Mars. Exploration goals.
Besides finding life.
Like any new NASA mission, Perseverance is also a platform for demonstrating some of the most state-of-the-art technology in the solar system.
One is MOXIE, a small device that seeks to turn the carbon-dioxide-heavy Martian atmosphere into usable oxygen through electrolysis (using an electric current to separate elements). This has been done before on Earth, but it’s important to prove that it works on Mars if we hope humans can live there one day. Oxygen production could not only provide a Martian colony with breathable air; it could also be used to generate liquid oxygen for rocket fuel. MOXIE should have about 10 opportunities to make oxygen during Perseverance’s first two years, during different seasons and times of the day. It will run for about an hour each time, producing 6 to 10 grams of oxygen per session.
There’s also Ingenuity, a 1.8-kilogram helicopter that could take the first powered controlled flight ever made on another planet. Deploying Ingenuity (which is stowed underneath the rover) will take about 10 days. Its first flight will be about three meters into the air, where it will hover for about 20 seconds. If it successfully flies in Mars’s ultra-thin atmosphere (1% as dense as Earth’s), Ingenuity will have many more chances to fly elsewhere. Two cameras on the helicopter will help us see exactly what it sees. On its own, Ingenuity won’t be critical for exploring Mars, but its success could pave the way for engineers to think about new ways to explore other planets when a rover or lander will not suffice.
Neither of those demonstrations will be the marquee moment for Perseverance. The highlight of the mission, which may take 10 years to realize, will be the return of Martian soil samples to Earth. Perseverance will drill into the ground and collect more than 40 samples, most of which will be returned to Earth as part of a joint NASA-ESA mission. NASA officials suggest that this mission could come in either 2026 or 2028, which means the earliest they may be returned to Earth is 2031.
Collecting such samples is no small feat. Robotics company Maxar built the sample handling arm (SHA) that controls the drilling mechanism to collect cores of Martian soil from the ground. The company had to build something that worked autonomously, with hardware and electronics that could withstand temperature swings from -73 °C (100 °F) at night to more than 20 °C (70 °F) during the day. And most important, it had to build something that could contend with the Martian dust.
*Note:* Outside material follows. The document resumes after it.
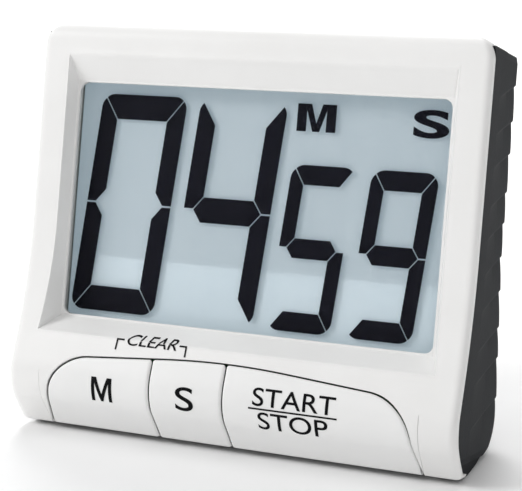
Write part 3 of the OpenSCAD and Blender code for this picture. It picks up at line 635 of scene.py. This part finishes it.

“When you’re talking about a moving mechanism that has to apply force and go exactly where you need it to go, you can’t have a tiny little dust particle stopping the whole show,” says Lucy Condakchian, the general manager of robotics at Maxar. SHA, located underneath the rover itself, is exposed to a ton of dust kicked up by the rover’s wheels or by drilling. Various innovations should help it withstand this problem, including new lubricants and a metallic accordion design for its lateral (front-to-back) movement.
Before any of those things are proved to work, however, the rover needs to make it to Mars in one piece.
“It never gets old,” says Condakchian. “I’m just as nervous as I’ve been on the previous missions. But it’s a good nervous—an excitement to be doing this again.”